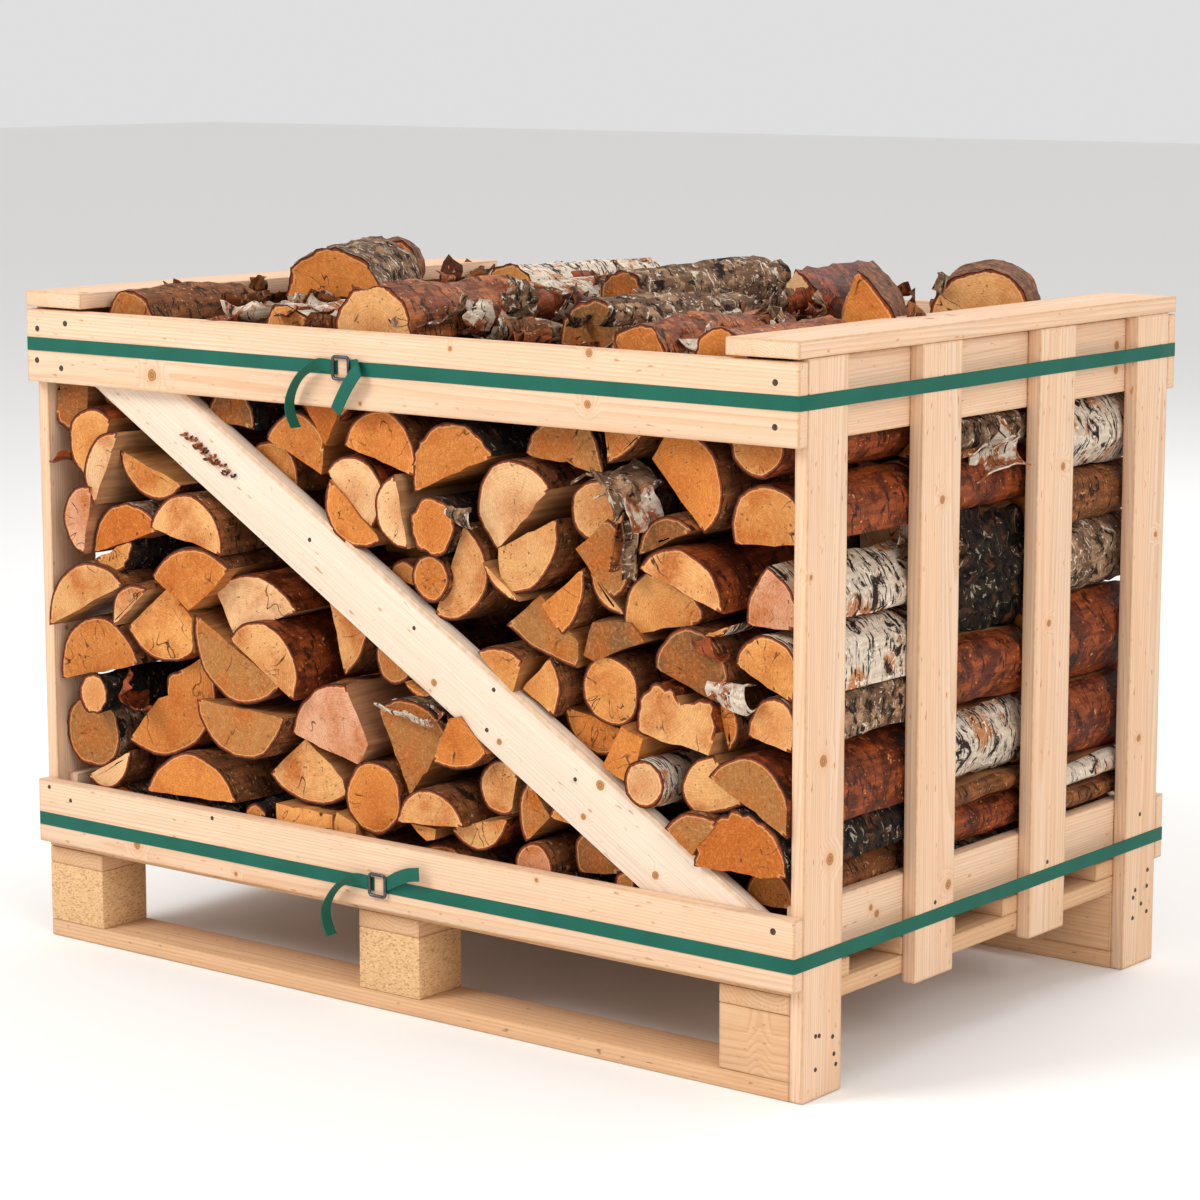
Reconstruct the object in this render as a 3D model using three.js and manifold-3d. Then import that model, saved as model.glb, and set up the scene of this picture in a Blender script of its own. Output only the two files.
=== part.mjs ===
// Firewood crate: a slatted spruce crate on a two-skid pallet, filled with split birch logs
// and bound by two webbing straps. Millimetres, +Z up, origin on the ground under the middle.
import * as THREE from 'three';
import * as BufferGeometryUtils from 'three/addons/utils/BufferGeometryUtils.js';
import Module from 'manifold-3d';

// ---- driving dimensions ----
const crateLength = 1218;
const crateDepth = 836;
const boardThick = 18;
const gap = 0.3;

const palletLength = crateLength - boardThick;
const palletDepth = crateDepth - 2 * boardThick;
const skidThick = 22;
const blockHigh = 78;
const blockLong = 98;
const blockDeep = 80;
const stringerThick = 22;
const deckThick = 22;
const deckBoardWide = 120;
const deckBoardCount = 4;

const slatTop = 841;
const postWide = 78;
const middleSlatWide = 84;
const middleSlatOffset = 129;
const rightSlatFoot = 90;

const sideBoardTop = 838;
const topBoardHigh = 94;
const bottomBoardFoot = 132;
const bottomBoardHigh = 84;

const endBoardTop = 838;
const topEndBoardHigh = 92;
const bottomEndBoardFoot = 147;
const bottomEndBoardHigh = 74;

const capWide = 100;
const capThick = 20;

const braceWide = 84.5;
const braceMiddle = { x: 17, z: 480 };
const braceDrop = 0.5956;
const braceTop = 822;
const braceFoot = 147;

const strapWide = 17;
const strapThick = 1.2;
const strapHeights = { upper: 793.5, lower: 163.5 };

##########

TASK PROMPT => The required output is the exact run of lines from the beginning of the listing above to the line that contains "const gap = 0.3;", inclusive of both.

THE RESULT =>
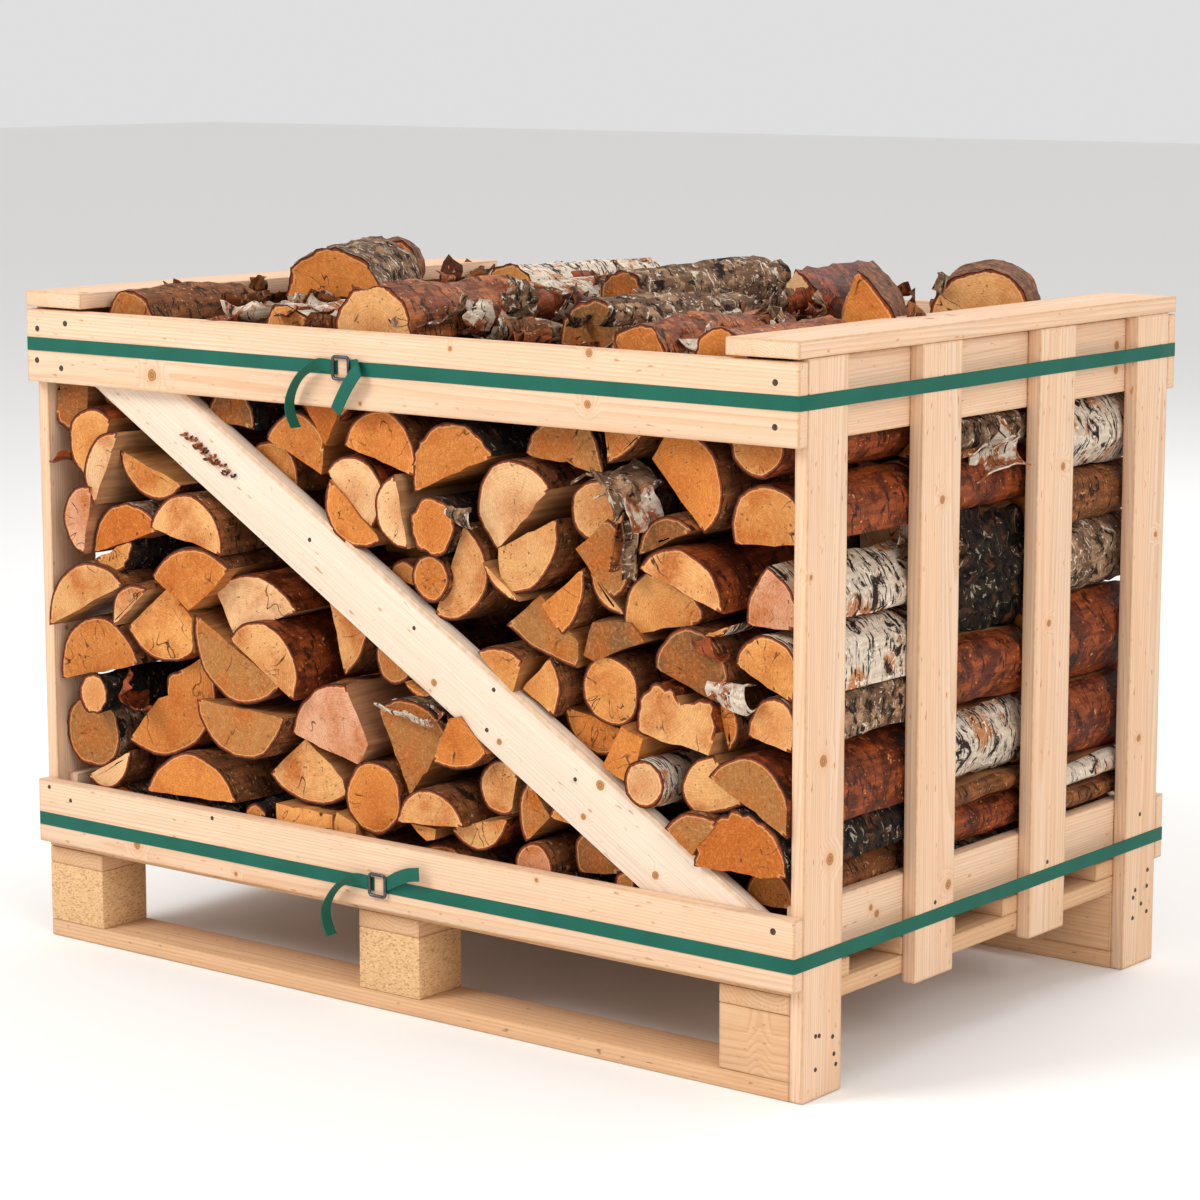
Reconstruct the object in this render as a 3D model using three.js and manifold-3d. Then import that model, saved as model.glb, and set up the scene of this picture in a Blender script of its own. Output only the two files.
=== part.mjs ===
// Firewood crate: a slatted spruce crate on a two-skid pallet, filled with split birch logs
// and bound by two webbing straps. Millimetres, +Z up, origin on the ground under the middle.
import * as THREE from 'three';
import * as BufferGeometryUtils from 'three/addons/utils/BufferGeometryUtils.js';
import Module from 'manifold-3d';

// ---- driving dimensions ----
const crateLength = 1218;
const crateDepth = 836;
const boardThick = 18;
const gap = 0.3;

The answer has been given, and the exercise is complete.